# Training for Tool Safety with Students



## WhiskeyWaters (Dec 25, 2007)

Hey Lumberjocks -

I'm an afterschool educator in SE Texas adn I'm looking for resources/trainings I can take in order to create a safe environment for students - maybe some shop owners, ol' shop teachers, woodworkers who run some classes, can point me in a direction?

I'm especially interesting in the middle to high school ages.

Example: assuming average level of talent/attention, shoudl a 7th grader be allowed to use a power drill? Drill press, sander, etc…?
How many kids does a crazy workshop make? Is there a sweet spot in comparison to the complexity of the project?

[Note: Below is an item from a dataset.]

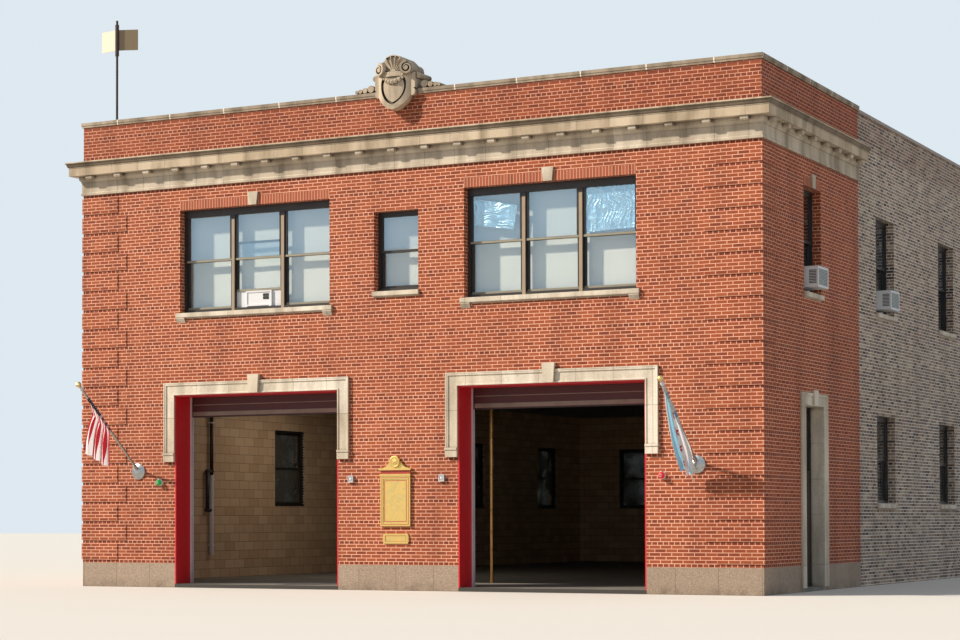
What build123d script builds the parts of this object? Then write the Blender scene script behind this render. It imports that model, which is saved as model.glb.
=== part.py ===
from build123d import *
from math import cos, pi, radians, sin
import os

# Two-bay brick fire station building, in millimetres.
# The origin lies on the ground under the middle of the street front.
# +X runs to the right along the front, +Y into the building and +Z up.

# Brickwork
COURSE = 67.7
BRICK = 223.4
GRANITE_TOP = 500.0


def level(courses):
    """Height of the top of a brick course, counted from the granite."""
    return GRANITE_TOP + courses * COURSE


# Outline of the building
WIDTH = 68 * BRICK
DEPTH = 112 * BRICK
RETURN_DEPTH = 26 * BRICK
FRONT_WALL = 2 * BRICK
SIDE_WALL = 1.5 * BRICK
REAR_WALL = 1.5 * BRICK
HALF = WIDTH / 2
INNER = HALF - SIDE_WALL
BACK_INNER = DEPTH - REAR_WALL

# Floors and roof
FLOOR_TOP = 75.0
UPPER_FLOOR_TOP = 4800.0
UPPER_FLOOR_THICK = 250.0
ROOF_TOP = 8780.0
ROOF_THICK = 220.0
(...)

I'd like to hear a fellow educator's perspective on the issue.


----------



## lew (Feb 13, 2008)

Here are a few to get you started:

http://www.khake.com/page94.html

http://www.khake.com/page14.html

http://www.kytechcurriculum.org/ReportAllPages.asp?id=30

http://www.educationcoffeehouse.com/voc/buildtrades.htm

http://www.woodworkingteachers.com/Default.aspx?g=posts&t=544

http://www.slideshare.com


----------



## MrsN (Sep 29, 2008)

I teach middle school technology education, I run it as a woodshop type class most of the time. 
keep the group as small as you can espically to start, it will depend a lot on the group of kids and the size of the shop. My administration caps my classes at 20 and in my shop that many kids is a migraine waiting to happen. there is a sweet spot depending on the project. It combines the kids, tools and machines needed, number of tools machines, time in class, and the complexety of the project, size of the shop. . . lots of things but when it is right you will know.
Depending on your demographic, there can be many 6th and 7th grade kids who have never held a hammer, let alone even know what the rest of the tools in the shop are. these kids are sometimes really great to have in class, they will never tell you "my dad does it this way" they don't have any bad habits. 
I let most of my students use power drills, drill press, power sanders, and the bandsaw. I pay lots of attention to the bandsaw. sometimes they can use the router with lots of supervision. I have a miter saw and table saw that the kids can't use. although the 8th graders could probably do ok with the miter saw, i am just a little nervous about it so I do a lot of pre-cutting. 
My highschool kids can use anything in the shop as long as they have been safety trained on the tool.


----------



## Eric_S (Aug 26, 2009)

Ask Ryobi, I'm sure they'll be updating their safety manuals lol just kidding. That lawsuit BETTER get overturned.


----------



## cstrang (Sep 22, 2009)

Here are some visual aids for the workplace and education centers, some of them are able to provide a little laugh while making you more aware of your surroundings.


----------



## Royalwoodworker (Mar 31, 2010)

My H.S. studens use all the tools in our shop after completing a written test and a performance test. A lot of people dont put the time into the performance test, but when I have that kid in front of me, I can be totally sure if they know that machine or not. I teach the teh correct way to opperate the saw, body and hand position, potential problems, etc. The written test sometimes takes 2 days for some students to pass and the performance test takes me about 1-2 periods a machine. I have seen other shops where kids dont know anything about the machine they are using, heck, they cant even tell you what machine it is and that is a real problem. I take great pride in knowing that my kids will understand each machine and be safe for teh rest of thier life.


----------



## Royalwoodworker (Mar 31, 2010)

BTW, we just recieved a new saw stop and we do not use a shaper with the kids. It has also taken a great deal of effort to make sure all the machines safety fixtures are working properly. Our old band saws were bad as well and we replaced them with 2-20" Laguana band saws that are a dream to operate.


----------